Did my duty and voted to as to support this bastion of all that is good and wholesome in the world. And my request would be to make Wonder Man awesome. Because it can’t be done. Or, an even geekier idea: which Marvel/DC guy would be happier in the other universe? I mean, face it: Namor would be better off in DC, for example….
Twenty-fifth! 😀
(Is that better than “first!” or pretty much just as irritating?)
I voted for you, MGK, but don’t really know what to ask for other than the post on the Rainbow Raider I asked for last time, assuming he is in “Who’s Who” of course.

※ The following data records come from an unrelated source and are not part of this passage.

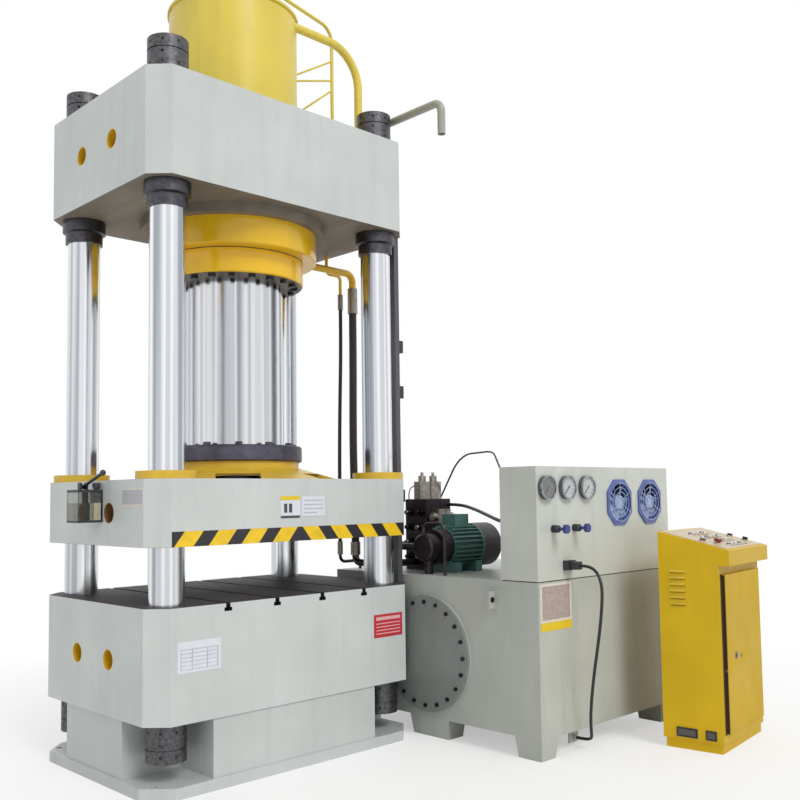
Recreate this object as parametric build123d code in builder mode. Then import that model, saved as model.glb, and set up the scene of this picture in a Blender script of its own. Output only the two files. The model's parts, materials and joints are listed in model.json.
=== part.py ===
from build123d import *
import math
import os

# Four-column hydraulic press with its power pack and control console, in millimetres.
# The origin is the press axis at floor level: X runs along the press front, Y to its back, Z up.

os.makedirs("parts", exist_ok=True)

# Clearances
seat_gap = 0.3
running_gap = 0.3
joint_gap = 2.0

# Press frame
frame_width = 1840.0
frame_depth = 1300.0
corner_cut = 100.0
base_thickness = 60.0
base_corner_cut = 130.0
pedestal_inset = 10.0
notch_width = 355.0
notch_depth = 330.0
anchor_inset_x = 70.0
anchor_inset_y = 105.0
anchor_hole_radius = 17.5
bed_bottom = 365.0
bed_height = 585.0
slide_height = 350.0
shut_height = 305.0
crown_bottom = 3185.0
crown_height = 585.0
slot_pitch = 320.0
slot_count = 4
slot_neck_width = 28.0
slot_neck_depth = 22.0
slot_foot_width = 48.0
slot_foot_depth = 20.0
lifting_hole_radius = 55.0
lifting_hole_spacing = 360.0
lifting_hole_depth = 250.0

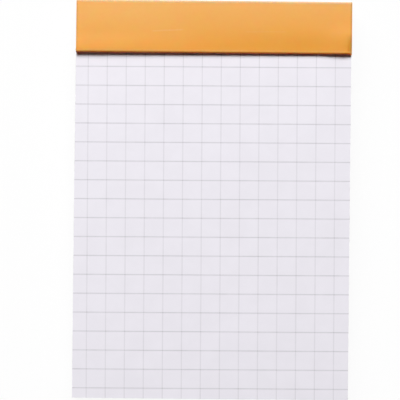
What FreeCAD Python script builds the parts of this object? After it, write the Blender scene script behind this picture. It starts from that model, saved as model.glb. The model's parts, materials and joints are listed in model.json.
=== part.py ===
import FreeCAD, Part
import math
import os
from FreeCAD import Vector

# A pocket pad of squared paper, stapled along its head. Its card cover is one sheet of card:
# it starts under the backing board, goes round the head, lies on the first sheet as the binding
# strip, folds back on itself, passes over the head again and lies behind the pad.
# The pad lies on its back. X runs across it, Y runs along it with the head at +Y, Z points up.
# The origin is the middle of the footprint, on the surface that the pad lies on.

# Driving dimensions, in millimetres
sheet_width = 73.0
sheet_length = 104.4
sheet_count = 80
sheet_thickness = 0.1
board_thickness = 1.0
card_thickness = 0.35
strip_height = 14.0         # from the outside of the head to the strip's folded lower edge
back_strip_height = 15.0    # from the outside of the head to the end of the card under the board
staple_inset = 22.7         # from the sheet's side to the middle of the staple near it
staple_rise = 5.9           # from the strip's folded lower edge up to the staples
crown_width = 11.5          # between the middles of a staple's two legs
clinch_length = 3.5         # how far each leg is bent over under the pad
wire_diameter = 0.5
ruling_pitch = 5.0
ruling_line_width = 0.3
ruling_side_margin = 4.1    # from the sheet's left side to the first line
ruling_foot_margin = 2.7    # from the sheet's foot to the first line
ink_thickness = 0.02

# Clearances, in millimetres
head_clearance = 0.05       # between the sheets and the card round their head
head_gap = 0.2              # between the two layers of card at the head
crown_clearance = 0.05      # between the staples and the card folded over them
leg_clearance = 0.05        # all round a staple's leg in its hole
clinch_clearance = 0.1      # between the bent legs and the cover panel
hinge_clearance = 0.05      # between a turning edge of card and the card it turns on
ruling_clearance = 0.1      # between the strip's folded edge and the end of the printed lines

# Ends of runs that are nearer than this are one point
same_point = 0.001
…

Useless Man, I am now unsure you are a lying liar. Whereas before I believed it to the core of my being. Now I don’t know what to believe, about anything!
Re. Mitchieville, Fenris Badwulf IS a bit much. Both the name and the person, if writing like this is any indication. Pretty sad state of affairs when a blogger that delusional and unfunny ends up in the final five.
Okay, now you have your own private full body transplant:
http://fullbodytransplant.wordpress.com/2008/12/01/vote-humour-vote-canada-vote-mightygodking/
We can do this.
Yes we can.
Clearly, my one faint hope for winning is to learn to draw cows.
Oh, and good luck! You have a helluva posse behind you.
Cottingham, like Larson before you, you just have to be able to draw something that RESEMBLES a cow. In a bad light…
I voted and thus my opinion matters…or something.
Please to discuss/post:
1. SPAM, it’s background, merits, and freakishness, and why canned meat is growing in popularity as the economy takes a plunge.
2. A mock-up of the Avengers’ (or another super hero group’s) application form.
3. A liveblog of some randomly selected TV show (I think I’m suffering from the cold-turkey end of liveblogging after the elections)
4. An amateur psych eval of the muppets (or another beloved TV cast) and their individual manias and phobias.
Failure to comply with these demands will have absolutely no impact on millions of people around the world.
I just went to Mitchieville, just to see if your politics were biasing your opinion…
Dear Lord in Heaven, that’s a painfully unfunny site.